Dataset items
┄┄┄┄┄┄

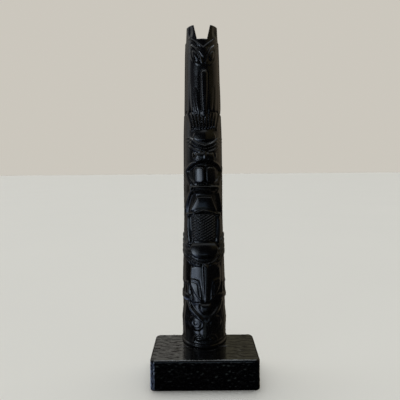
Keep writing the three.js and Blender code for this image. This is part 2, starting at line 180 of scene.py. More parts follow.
poleForm = {
    "headTop": 264.0,  # millimetres, above the pole's foot
    "earTop": (poleHigh[2] - poleLow[2]) / mm,
    "footHalfWidth": 19.5,
    "taper": 0.0187,  # half width lost for each millimetre of height
    "depthRatio": 1.1,  # the oval skin's depth over its half width
    "widestY": 18.6,
    "backY": poleHigh[1] / mm,
    "backCorner": 2.2,
    "footFlare": 0.7,
    # how far the figures stand proud of the plain taper: height, in front, at the sides
    "girth": [
        (2, 0.9, -0.05), (9, 1, -0.05), (20, 1, 0.55), (29, 0.8, -0.25), (37.2, 0.3, 0.1), (38, 1.3, 0.7),
        (43, 1.2, 0.7), (44.2, 1.2, -0.1), (50.6, 1.1, -0.1), (52, 1, 0.5), (70, 0.4, 0.3), (79, 1.8, 0.1),
        (87, 1.3, 0.1), (88.4, 0.2, 0), (108, 0.2, -0.1), (131, 0.2, 0.4), (138, 1.3, 0.6),
        (176, 1.5, 1.1), (186, 0.5, 1.1), (199, 0.7, 0.9), (200, 1.2, 0.6), (232, 0.8, 0.7),
        (252, 1.3, 0.7), (264, 0.8, 0.5),
    ],
    # height, and how far the carving's middle line stands to the right there
    "turned": [
        (0, 0.6), (36, 0.8), (42, 1.6), (68, 1.6), (74, 0.5), (88, 0), (117, 0), (136, 1.6), (244, 1.6),
        (262, 0.9),
    ],
    "fillet": 0.22,  # where carved forms meet
    "ear": (5.3, 9.2, 22.4, 20.4),  # u of the inner edge, low and high, and of the outer edge
    "earThick": 6.2,
    "earRound": 1.0,
    "earEdge": 0.8,  # how far the ears' upright edges are rounded off
    "topRound": 0.8,
    "backLine": 12.2,  # half length of the line behind the ears that the back draws in to
    "skinRadius": 18.0,  # u is this radius times the angle round the front
    "fineColumns": 0.26,  # column spacing in front, and beyond fineWidth at the sides
    "sideColumns": 0.62,
    "fineWidth": 11.6,
    "cornerColumns": 6,
    "backColumns": 10,
    "footRows": (0, 0.35, 0.9, 1.4),
    "rowStep": 0.58,
    "fineRowStep": 0.27,  # over the beaver's tail
    "fineRows": (88.5, 114.5),
    "evenRowsTop": 258.0,  # the rows above are spread evenly up to the head
}


# The point at u and z, raised by h square to an oval skin: x and y follow the sine and cosine of u
# over the skin's radius, and the girth is added in front by cosine squared, at the sides by sine squared.
def onSkin(u, z, h):
    f = poleForm
    angle = np.clip(u / f["skinRadius"], -np.pi / 2, np.pi / 2)
    halfX = f["footHalfWidth"] - f["taper"] * z
    halfY = halfX * f["depthRatio"]
    outX, outY = np.sin(angle) / halfX, -np.cos(angle) / halfY
    size = np.hypot(outX, outY)
    level, front, side = np.array(f["girth"]).T
    raised = h + np.interp(z, level, front) * np.cos(angle) ** 2
    raised += np.interp(z, level, side) * np.sin(angle) ** 2
    x = halfX * np.sin(angle) + outX / size * raised
    y = f["widestY"] - halfY * np.cos(angle) + outY / size * raised
    return x, y


# The columns round the pole: u across the front, then the back from right to left, where x is a
# share of the flat's half width plus an offset round the corner. Both edges of an ear are doubled.
def poleColumns():
    f = poleForm
    quarter = f["skinRadius"] * np.pi / 2
    inner, _, outer, _ = f["ear"]
    fine = np.arange(0, f["fineWidth"], f["fineColumns"])
    side = np.linspace(f["fineWidth"], quarter, int((quarter - f["fineWidth"]) / f["sideColumns"]) + 1)
    half = np.concatenate([fine, side])
    for edge in (inner, outer):
        half = half[np.abs(half - edge) > 0.3]
        half = np.sort(np.concatenate([half, [edge - 0.06, edge + 0.06]]))
    u = np.concatenate([-half[:0:-1], half])
    r, corners, flats = f["backCorner"], f["cornerColumns"], f["backColumns"]
    turn = np.radians(np.linspace(0, 90, corners))
    rightX, rightY = r * np.cos(turn), f["backY"] - r + r * np.sin(turn)
    share = np.concatenate([np.ones(corners), np.linspace(1, -1, flats + 2)[1:-1], -np.ones(corners)])
    offset = np.concatenate([rightX, np.zeros(flats), -rightX[::-1]])
    y = np.concatenate([rightY, np.full(flats, f["backY"]), rightY[::-1]])
    return u, share, offset, y


# Rows up the wall, then over the top: for each column a path of height z and distance d backwards.
# An ear's path climbs to its tip, crosses its thickness and comes down behind; the others turn in
# at the head along a quarter circle.
def polePaths(isEar):
    f = poleForm
    head, top, thick, r, q = (f[key] for key in ("headTop", "earTop", "earThick", "earRound", "topRound"))
    fineLow, fineHigh = f["fineRows"]
    wall = np.concatenate([
        f["footRows"],
        np.arange(2, fineLow, f["rowStep"]),
        np.arange(fineLow, fineHigh, f["fineRowStep"]),
        np.arange(fineHigh, f["evenRowsTop"] - 0.2, f["rowStep"]),
        np.linspace(f["evenRowsTop"], head - q, 12, endpoint=False),
    ])
    bend = np.radians(np.linspace(0, 90, 5))
    ear = [(z, 0.0) for z in np.linspace(head - q, top - r, 34, endpoint=False)]
    ear += [(top - r + r * math.sin(b), r - r * math.cos(b)) for b in bend]
    ear += [(top, d) for d in np.linspace(r, thick - r, 5)[1:-1]]
    ear += [(top - r + r * math.cos(b), thick - r + r * math.sin(b)) for b in bend]
    ear += [(z, thick) for z in np.linspace(top - r, head, 9)[1:]]
    ear = np.array(ear)
    d = thick * np.linspace(0, 1, len(ear))
    z = head - q + np.sqrt(np.clip(q * q - np.clip(q - d, 0, None) ** 2, 0, None))
    same = np.ones(len(isEar))
    pathZ = np.concatenate([np.outer(wall, same), np.where(isEar, ear[:, :1], z[:, None])])
    pathD = np.concatenate([np.outer(wall * 0, same), np.where(isEar, ear[:, 1:], d[:, None])])
    return pathZ, pathD


# A smooth line through points (Catmull-Rom), as an array of places; two points give a straight one.
def smoothLine(points, count):
    p = np.array(points, float)
    if len(p) == 2:
        return p[0] + (p[1] - p[0]) * np.linspace(0, 1, count + 1)[:, None]
    p = np.concatenate([[2 * p[0] - p[1]], p, [2 * p[-1] - p[-2]]])
    t = np.linspace(0, len(p) - 3 - 1e-9, count + 1)
    k = t.astype(int)
    t = (t - k)[:, None]
    a, b, c, d = p[k], p[k + 1], p[k + 2], p[k + 3]
    square, cube = 2 * a - 5 * b + 4 * c - d, 3 * b - a - 3 * c + d
    return 0.5 * (2 * b + (c - a) * t + square * t * t + cube * t ** 3)


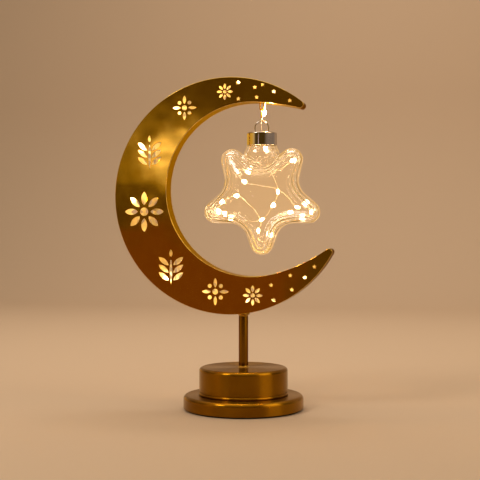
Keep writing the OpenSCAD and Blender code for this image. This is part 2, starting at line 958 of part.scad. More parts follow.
module battery_door() {
    color("dimgray")
        difference() {
            union() {
                translate([-door_w / 2, -door_l / 2, foot_t])
                    cube([door_w, door_l - plate_t / 2, plate_t]);
                translate([-door_w / 2, hinge_y, hinge_z])
                    rotate([0, 90, 0])
                        cylinder(h = door_w, r = plate_t / 2, $fn = wire_fn);
                for (side = [-1, 1])
                    translate([side * door_w / 2, hinge_y, hinge_z])
                        rotate([0, side * 90, 0])
                            cylinder(h = hinge_pin_l, r = hinge_pin_r, $fn = wire_fn);
                translate([-latch_w / 2, -door_l / 2 - latch_l, foot_t])
                    cube([latch_w, latch_l + over, plate_t / 2]);
            }
            // Finger groove by the latch
            translate([-latch_w / 2, -door_l / 2 + latch_l, foot_t])
                rotate([0, 90, 0])
                    cylinder(h = latch_w, r = plate_t / 2, $fn = wire_fn);
        }
}

// The star hangs below the bail: cap, neck and glass on one upright axis
bail_centre_z = bail_top_z - bail_loop_r;
bail_open_angle = 43;
bail_foot_x = bail_loop_r * cos(bail_open_angle);
cap_top_z = bail_centre_z - bail_loop_r * sin(bail_open_angle);
cap_bottom_z = cap_top_z - cap_h;
star_z = cap_bottom_z - neck_drop;
leg_end_x = neck_r - glass_wall - bail_wire_r - seat_gap;
leg_end_z = cap_bottom_z + cap_h / 4;

module rod(from, to, r) {
    aimed(from, to)
        cylinder(h = norm(to - from), r = r, $fn = wire_fn);
}

module star_bail() {
    color("silver")
        translate([hanger_x, 0, 0]) {
            translate([0, 0, bail_centre_z])
                rotate([90, 0, 0])
                    rotate(-bail_open_angle)
                        rotate_extrude(angle = 180 + 2 * bail_open_angle)
                            translate([bail_loop_r, 0])
                                circle(bail_wire_r, $fn = wire_fn);
            for (side = [-1, 1]) {
                translate([side * bail_foot_x, 0, cap_top_z])
                    sphere(bail_wire_r, $fn = wire_fn);
                rod([side * bail_foot_x, 0, cap_top_z], [side * leg_end_x, 0, leg_end_z], bail_wire_r);
            }
        }
}

cap_edge_round = 1.2;
module star_cap() {
    color("silver")
        translate([hanger_x, 0, cap_bottom_z])
            difference() {
                rotate_extrude($fn = fine_fn)
                    difference() {
                        rounded_half(cap_r, cap_h, cap_edge_round, cap_sheet / 2);
                        translate([0, -cap_h])
                            rounded_half(cap_r - cap_sheet, 2 * cap_h - cap_sheet,
                                cap_edge_round - cap_sheet, cap_edge_round - cap_sheet);
                    }
                for (side = [-1, 1])
                    translate([side * bail_foot_x, 0, cap_h - 2 * cap_sheet])
                        cylinder(h = 4 * cap_sheet, r = 2 * bail_wire_r, $fn = wire_fn);
                translate([0, 0, cap_h - 2 * cap_sheet])
                    cylinder(h = 4 * cap_sheet, r = 2 * lead_hole_r, $fn = wire_fn);
            }
}

// Star outline: sharp corners by turns far and near, each one rounded; a wall scales them about the middle
star_lobes = 5;
corner_steps = 5;
// Blown glass is never quite even: reach of each point and notch, round from the lowest point
point_shares = [0.985, 1, 1.043, 1.043, 1];
notch_shares = [0.93, 1.06, 0.8, 1.06, 0.93];
star_lean = atan2(
    star_notch_r * sin(180 / star_lobes),
    star_point_r - star_notch_r * cos(180 / star_lobes)
);
star_apothem = star_point_r * sin(star_lean);

function corner_reach(i) =
    i % 2 == 0 ? star_point_r * point_shares[i / 2 % star_lobes]
    : star_notch_r * notch_shares[(i - 1) / 2 % star_lobes];
function star_corner(i, inset) =
    polar(corner_reach(i) * (star_apothem - inset) / star_apothem, -90 + i * 180 / star_lobes);
function rounded_corner(before, corner, after, r) =
    let (u = unit(before - corner), v = unit(after - corner), half = acos(u * v) / 2)
    let (middle = corner + unit(u + v) * r / sin(half))
    let (start = corner + u * r / tan(half) - middle, finish = corner + v * r / tan(half) - middle)
    let (a0 = atan2(start[1], start[0]), a1 = atan2(finish[1], finish[0]))
    let (turn = a1 - a0 > 180 ? a1 - a0 - 360 : a1 - a0 < -180 ? a1 - a0 + 360 : a1 - a0)
    [for (k = [0:corner_steps]) middle + polar(r, a0 + turn * k / corner_steps)];
function star_outline(inset) = [
    for (i = [0:2 * star_lobes - 1])
        let (round = i % 2 == 0 ? star_point_round - inset : star_notch_round + inset)
        for (p = rounded_corner(star_corner(i + 2 * star_lobes - 1, inset), star_corner(i, inset),
            star_corner(i + 1, inset), round))
            p
];

// Pillowed body: the outline shrinks towards the front and back along a rounded edge
pillow_steps = 6;
pillow_fullness = 0.72;
module star_body(inset) {
    outline = star_outline(inset);
    count = len(outline);
    depth = star_half_d - inset;
    angles = [for (i = [1 - pillow_steps:pillow_steps - 1]) 90 * i / pillow_steps];
    rings = len(angles);
    points = concat(
        [
            for (a = angles)
                for (p = outline)
                    let (s = pow(cos(a), pillow_fullness))
                    [s * p[0], depth * sin(a), s * p[1]]
        ],
        [[0, -depth, 0], [0, depth, 0]]
    );
    faces = concat(
        [
            for (j = [0:rings - 2])
                for (k = [0:count - 1])
                    let (a = j * count + k, b = j * count + (k + 1) % count)
                    for (f = [[a, b, b + count], [a, b + count, a + count]])
                        f
        ],
        [for (k = [0:count - 1]) [rings * count, (k + 1) % count, k]],
        [
            for (k = [0:count - 1])
                [rings * count + 1, (rings - 1) * count + k, (rings - 1) * count + (k + 1) % count]
        ]
    );
    polyhedron(points, faces);
}

// Neck profile: straight in the cap, a lip under it, then a cone that swells and runs into the star
neck_top = neck_drop + cap_h - cap_sheet - seat_gap;
lip_h = 1.6;
// Radius as a share of the lip's, height as a share of the way from the star's middle to the lip
neck_shares = [[0.78, 0.54], [1, 0.62], [1.15, 0.7], [1.22, 0.79], [1.18, 0.88], [1.08, 0.96]];
function neck_profile(inset) = concat(
    [[0, neck_drop * neck_shares[0][1]]],
    [for (n = neck_shares) [cap_r * n[0] - inset, (neck_drop - lip_h) * n[1]]],
    [
        [cap_r - inset, neck_drop - lip_h],
        [cap_r - inset, neck_drop - seat_gap],
        [neck_r - inset, neck_drop - seat_gap],
        [neck_r - inset, neck_top],
        [0, neck_top]
    ]
);

module star_glass() {
    color("lightcyan", 0.35)
        translate([hanger_x, 0, star_z])
            difference() {
                union() {
                    star_body(0);
                    rotate_extrude()
                        polygon(neck_profile(0));
                }
                star_body(glass_wall);
                translate([0, 0, -over])
                    rotate_extrude()
                        polygon(neck_profile(glass_wall));
                cylinder(h = neck_top + over, r = neck_r - glass_wall);
            }
}

// Lead beside the link, from the staple's bend to the link's lower bend
lead_y = -link_w / 2 - wire_r - 2 * seat_gap;
link_lead_places = [
    [lead_x, 0, staple_z - lead_bend_gap],
    [lead_x - 0.2, -0.9, staple_z - 2.8],
    [lead_x - 0.7, -2.2, staple_z - 5.6],
    [lead_x - 2.2, lead_y + 0.1, staple_z - 8.4],
    [hanger_x, lead_y, link_bottom_z + lead_bend_gap]
];

module link_lead() {
    color("tan")
        swept_wire(smooth(link_lead_places, 3), wire_r);
}

module link_bead() {
    color("lightyellow")
        beads_on(link_lead_places, [1]);
}

// Light wire of the star, relative to the star's middle
star_wire_places = [
    [0, lead_y, link_bottom_z - lead_bend_gap - star_z],
    [0, lead_y, 66.5], [0, -2.4, 63], [0, -0.6, 60.6], [0, 0, 58], [1.5, 0, 51],
    [3.2, -1, 44.4], [6, -5, 38], [7, -6, 29], [12, -11, 20], [17, -12, 5], [12.5, -12.5, -7],
    [2.5, -13, -20], [-14, -11, -21], [-28, -4, -18], [-34, -3, -14], [-41, 0, -12], [-37, 2, -4],
    [-24, 0, 2], [-12, -8, -4.8], [-2, -10, -15], [1, -9, -24], [-2, -6, -30], [-1, 0, -40],
    [8, 3, -34], [11, 4, -22], [26, 3, -13], [37, 2, -18], [46, 0, -13], [41, -2, -5],
    [34, -7, -9], [26, -10, 0], [17, -14, 7], [2, -13, 10.5], [-15, -8, 14.4], [-22, 2, 26],
    [-14, 6, 24], [0, 8, 22], [16, 6, 26], [28, 2, 34]
];
star_bead_numbers = [6, 10, 11, 12, 14, 15, 16, 17, 18, 22, 24, 26, 27, 28, 29, 30, 34, 36, 39];

module star_light_wire() {
    color("tan")
        translate([hanger_x, 0, star_z])
            swept_wire(smooth(star_wire_places, 2), wire_r);
}

module star_light_beads() {
    color("lightyellow")
        translate([hanger_x, 0, star_z])
            beads_on(star_wire_places, star_bead_numbers);
}

crescent_front_plate();
crescent_back_plate();
crescent_outer_rim();
crescent_inner_rim();
crescent_light_wire();
crescent_light_beads();
hanging_staple();
stem_tube();
stem_top_braze();
stem_foot_braze();
drum_cover();
base_disc();
closing_plate();
plate_screws();
foot_ring();
battery_box();
box_screws();
battery_cells();
contact_plates();
contact_springs();
control_board();
board_chips();
switch_housing();
switch_knob();
battery_door();
hanging_link();
link_lead();
link_bead();
star_bail();
star_cap();
star_glass();
star_light_wire();
star_light_beads();
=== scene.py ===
"""Looks of a gold crescent lamp with a hanging glass star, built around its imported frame."""
import json
import math

import bmesh
import bpy
import numpy as np
from mathutils import Euler, Matrix, Vector


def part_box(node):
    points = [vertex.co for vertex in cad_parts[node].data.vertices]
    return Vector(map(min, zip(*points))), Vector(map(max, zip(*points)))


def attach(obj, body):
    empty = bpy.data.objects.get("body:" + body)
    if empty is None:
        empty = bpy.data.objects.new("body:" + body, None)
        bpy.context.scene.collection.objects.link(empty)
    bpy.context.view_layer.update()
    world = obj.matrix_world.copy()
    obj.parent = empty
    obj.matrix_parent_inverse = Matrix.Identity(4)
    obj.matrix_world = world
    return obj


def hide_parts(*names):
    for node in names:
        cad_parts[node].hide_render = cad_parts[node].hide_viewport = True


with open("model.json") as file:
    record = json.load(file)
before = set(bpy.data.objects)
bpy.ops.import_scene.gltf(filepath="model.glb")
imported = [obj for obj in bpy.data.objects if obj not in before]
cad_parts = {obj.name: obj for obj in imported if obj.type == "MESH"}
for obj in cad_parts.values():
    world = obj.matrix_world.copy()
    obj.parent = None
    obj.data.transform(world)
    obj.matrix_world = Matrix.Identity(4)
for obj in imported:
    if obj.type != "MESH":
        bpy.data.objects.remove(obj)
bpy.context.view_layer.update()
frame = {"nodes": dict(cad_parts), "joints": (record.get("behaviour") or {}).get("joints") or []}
nodes = frame["nodes"]
joints = {joint["name"]: joint for joint in frame["joints"]}

MM = 0.001

# Crescent, in millimetres, as seen from the front
CAD_OUTER_R = 109.0
OUTER_R = 108.97
INNER_R = 80.0
OPENING_OFFSET = 21.4
OPENING_TILT = 16.0
TIP_ROUND = 3.2
TIP_ANGLES = {"upper": 51.3, "lower": -29.0}
FLAT_ANGLES = {"upper": 85.0, "lower": -77.0}
SHEET = 1.0
EDGE_ROUND = 0.35
EDGE_ROUND_STEPS = 2
TIP_STEPS = 24
OUTER_STEPS = 340
INNER_STEPS = 260
UPPER_FLANK_STEPS = 40
LOWER_FLANK_STEPS = 50

# Star and its neck, from the star's middle
STAR_CORNERS = 10
STAR_POINT_R = 74.0
STAR_NOTCH_R = 31.5
STAR_POINT_ROUND = 10.0
STAR_NOTCH_ROUND = 16.5
STAR_POINT_SHARES = (0.985, 1, 1.043, 1.043, 1)
STAR_NOTCH_SHARES = (0.93, 1.06, 0.8, 1.06, 0.93)
STAR_HALF_DEPTH = 23.0
STAR_FULLNESS = 0.42
STAR_RINGS = 26
CORNER_STEPS = 14
SWELL_CELL = 1.0
SWELL_ROUNDS = 3500
SKIN_VOXEL = 0.7
SKIN_SOFTNESS = 0.5
SKIN_SMOOTHING = 3
GLASS_WALL = 2.4
NECK_R = 13.0
NECK_DROP = 47.9
NECK_LIP = 1.6
NECK_CAP_PLAY = 0.2
NECK_TOP_PLAY = 1.0
NECK_SEGMENTS = 96

# Neck below its lip: share of the cap's radius, share of the height up to the lip
NECK_FLARE_SHARES = (
    (0.45, 0.46), (0.78, 0.54), (1.0, 0.62), (1.15, 0.7),
    (1.22, 0.79), (1.18, 0.88), (1.08, 0.96), (1.0, 1.0),
)

# Mould ripples of the star: waves round it as height, number and phase
RIPPLE_REACH = 13.0
RIPPLE_PITCH = 2.9
RIPPLE_HEIGHT = 0.33
RIPPLE_EVEN = 0.78
RIPPLE_UNEVEN = ((0.22, 5, 2),)
RIPPLE_SWAY = ((1.1, 3, 0), (0.7, 8, 1))

# Wires and beads
WIRE_R = 0.36
WIRE_ROUND_STEPS = 4
WIRE_LENGTH_STEPS = 8
BEAD_R = 1.4
BEAD_L = 5.0
BEAD_FULLNESS = 0.7
BEAD_STEPS = 10
BEAD_SEGMENTS = 20

# Rolled bead at the drum's foot
FOOT_BEAD_R = 1.4
FOOT_BEAD_SINK = 0.9
FOOT_BEAD_KNOTS = 32

front_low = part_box("crescent_front_plate")[0]
cap_low, cap_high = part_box("star_cap")
hanger = Vector(joints["link_swing"]["pos_m"])
depth_half = -front_low.y / MM
outer_centre = (front_low.x / MM + CAD_OUTER_R, front_low.z / MM + CAD_OUTER_R)
star_centre = Vector((hanger.x, 0, cap_low.z - NECK_DROP * MM))


def polar(radius, degrees):
    """The point at a radius and a direction."""
    return (radius * math.cos(math.radians(degrees)), radius * math.sin(math.radians(degrees)))


def add(p, q):
    return (p[0] + q[0], p[1] + q[1])


def toward(p, q):
    """Unit step from p to q, and how far apart they are."""
    gap = math.dist(p, q)
    return ((q[0] - p[0]) / gap, (q[1] - p[1]) / gap), gap


def step(p, way, length):
    """The point that lies a length from p along a way."""
    return (p[0] + way[0] * length, p[1] + way[1] * length)


def heading(p, q):
    """Direction from p to q in degrees."""
    return math.degrees(math.atan2(q[1] - p[1], q[0] - p[0]))


def turn_between(start, end):
    """The shorter turn from one direction to another, in degrees."""
    return (end - start + 180) % 360 - 180


inner_centre = add(outer_centre, polar(OPENING_OFFSET, OPENING_TILT))


# Materials


def link(tree, a, b):
    tree.links.new(a, b)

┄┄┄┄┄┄

**Exercise aim**
Copy exactly the lines from the line with "crescent_front_plate();" up to and including the line with "from mathutils import Euler, Matrix, Vector", and no other lines.

**Response**
crescent_front_plate();
crescent_back_plate();
crescent_outer_rim();
crescent_inner_rim();
crescent_light_wire();
crescent_light_beads();
hanging_staple();
stem_tube();
stem_top_braze();
stem_foot_braze();
drum_cover();
base_disc();
closing_plate();
plate_screws();
foot_ring();
battery_box();
box_screws();
battery_cells();
contact_plates();
contact_springs();
control_board();
board_chips();
switch_housing();
switch_knob();
battery_door();
hanging_link();
link_lead();
link_bead();
star_bail();
star_cap();
star_glass();
star_light_wire();
star_light_beads();
=== scene.py ===
"""Looks of a gold crescent lamp with a hanging glass star, built around its imported frame."""
import json
import math

import bmesh
import bpy
import numpy as np
from mathutils import Euler, Matrix, Vector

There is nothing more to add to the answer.